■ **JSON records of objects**
******
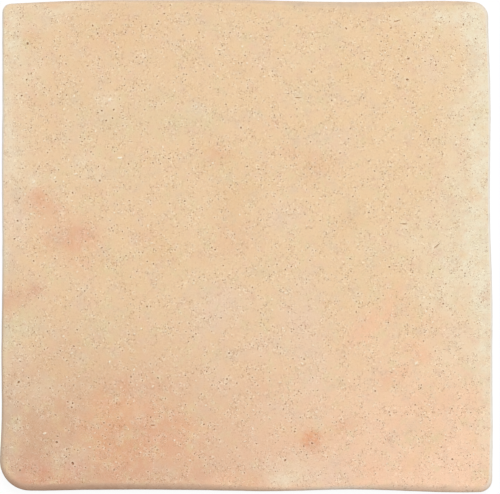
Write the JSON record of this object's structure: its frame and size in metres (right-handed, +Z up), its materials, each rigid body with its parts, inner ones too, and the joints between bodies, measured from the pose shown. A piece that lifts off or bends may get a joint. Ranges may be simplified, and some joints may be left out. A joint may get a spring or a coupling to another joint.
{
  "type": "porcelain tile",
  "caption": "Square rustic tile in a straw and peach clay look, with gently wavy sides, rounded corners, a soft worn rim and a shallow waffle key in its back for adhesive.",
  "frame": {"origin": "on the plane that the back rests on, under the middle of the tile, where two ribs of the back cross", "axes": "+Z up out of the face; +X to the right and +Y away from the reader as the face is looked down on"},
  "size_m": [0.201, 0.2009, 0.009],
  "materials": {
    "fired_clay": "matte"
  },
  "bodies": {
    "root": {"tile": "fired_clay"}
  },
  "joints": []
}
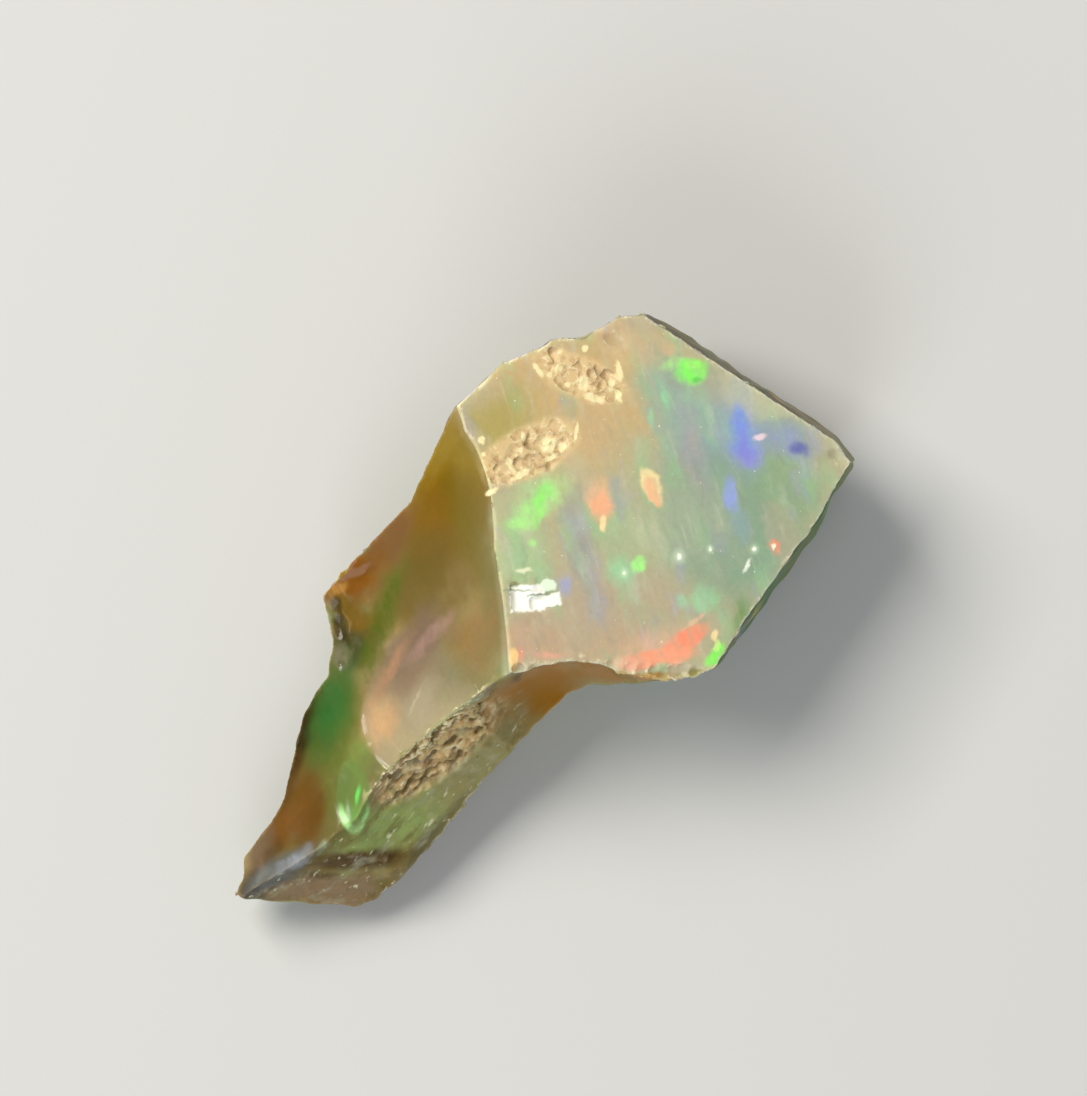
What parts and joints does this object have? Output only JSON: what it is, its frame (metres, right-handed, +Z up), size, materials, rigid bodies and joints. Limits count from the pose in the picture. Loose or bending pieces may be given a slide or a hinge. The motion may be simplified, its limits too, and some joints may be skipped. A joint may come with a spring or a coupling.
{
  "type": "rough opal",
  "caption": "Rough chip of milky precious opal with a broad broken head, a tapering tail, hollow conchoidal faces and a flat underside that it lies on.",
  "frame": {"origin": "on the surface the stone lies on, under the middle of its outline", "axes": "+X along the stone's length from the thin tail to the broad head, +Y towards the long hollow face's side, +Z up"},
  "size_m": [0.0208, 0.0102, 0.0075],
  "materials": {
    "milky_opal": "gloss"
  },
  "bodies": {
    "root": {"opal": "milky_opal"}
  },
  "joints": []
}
******
■ **DIRECTIONS FOR THIS TASK**
Extract the data exactly as given.

■ **SOLUTION TO THIS EXERCISE**
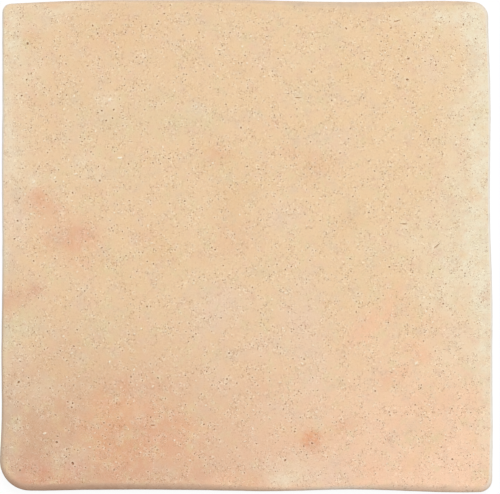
Write the JSON record of this object's structure: its frame and size in metres (right-handed, +Z up), its materials, each rigid body with its parts, inner ones too, and the joints between bodies, measured from the pose shown. A piece that lifts off or bends may get a joint. Ranges may be simplified, and some joints may be left out. A joint may get a spring or a coupling to another joint.
{
  "type": "porcelain tile",
  "caption": "Square rustic tile in a straw and peach clay look, with gently wavy sides, rounded corners, a soft worn rim and a shallow waffle key in its back for adhesive.",
  "frame": {"origin": "on the plane that the back rests on, under the middle of the tile, where two ribs of the back cross", "axes": "+Z up out of the face; +X to the right and +Y away from the reader as the face is looked down on"},
  "size_m": [0.201, 0.2009, 0.009],
  "materials": {
    "fired_clay": "matte"
  },
  "bodies": {
    "root": {"tile": "fired_clay"}
  },
  "joints": []
}
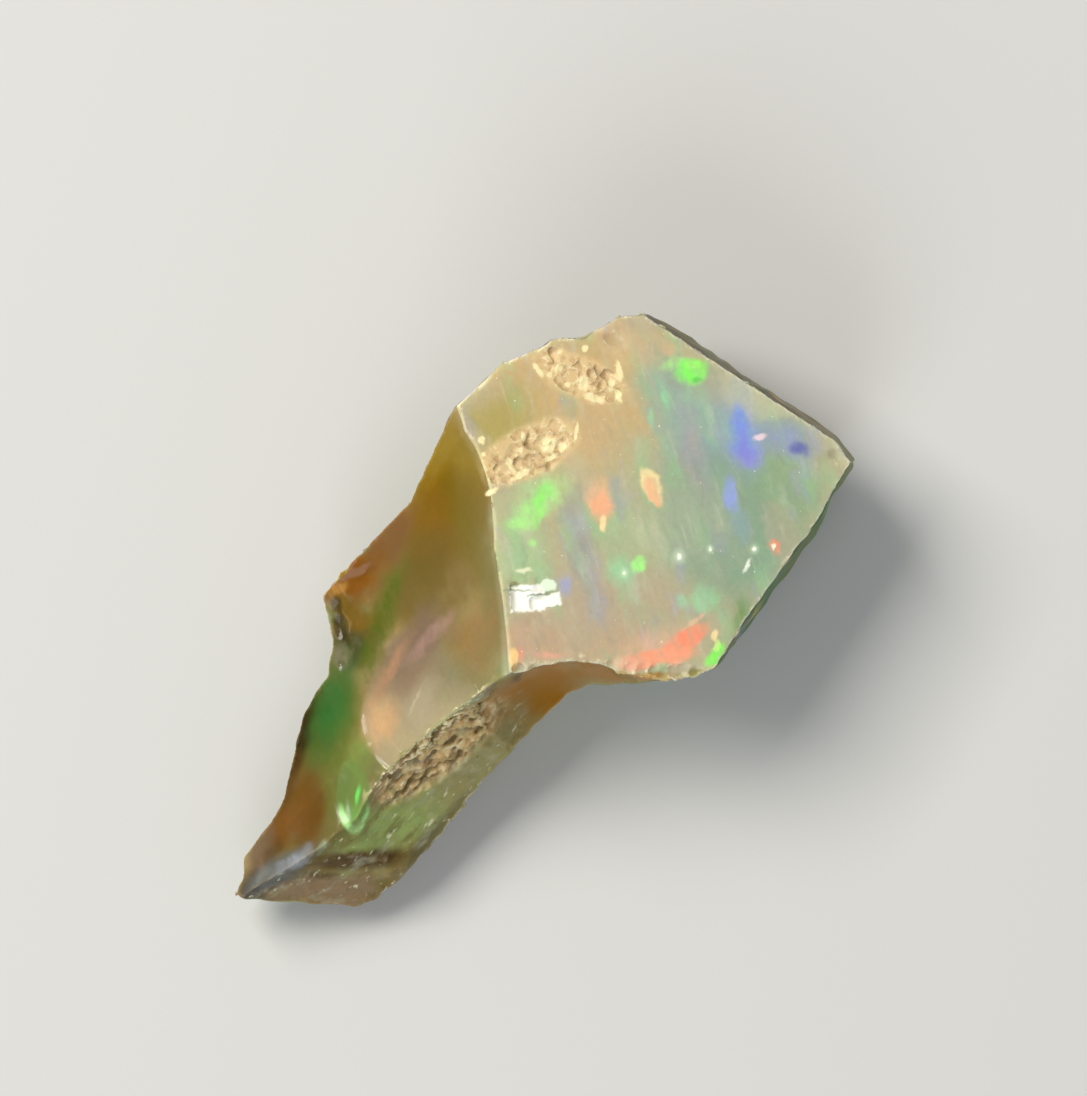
What parts and joints does this object have? Output only JSON: what it is, its frame (metres, right-handed, +Z up), size, materials, rigid bodies and joints. Limits count from the pose in the picture. Loose or bending pieces may be given a slide or a hinge. The motion may be simplified, its limits too, and some joints may be skipped. A joint may come with a spring or a coupling.
{
  "type": "rough opal",
  "caption": "Rough chip of milky precious opal with a broad broken head, a tapering tail, hollow conchoidal faces and a flat underside that it lies on.",
  "frame": {"origin": "on the surface the stone lies on, under the middle of its outline", "axes": "+X along the stone's length from the thin tail to the broad head, +Y towards the long hollow face's side, +Z up"},
  "size_m": [0.0208, 0.0102, 0.0075],
  "materials": {
    "milky_opal": "gloss"
  },
  "bodies": {
    "root": {"opal": "milky_opal"}
  },
  "joints": []
}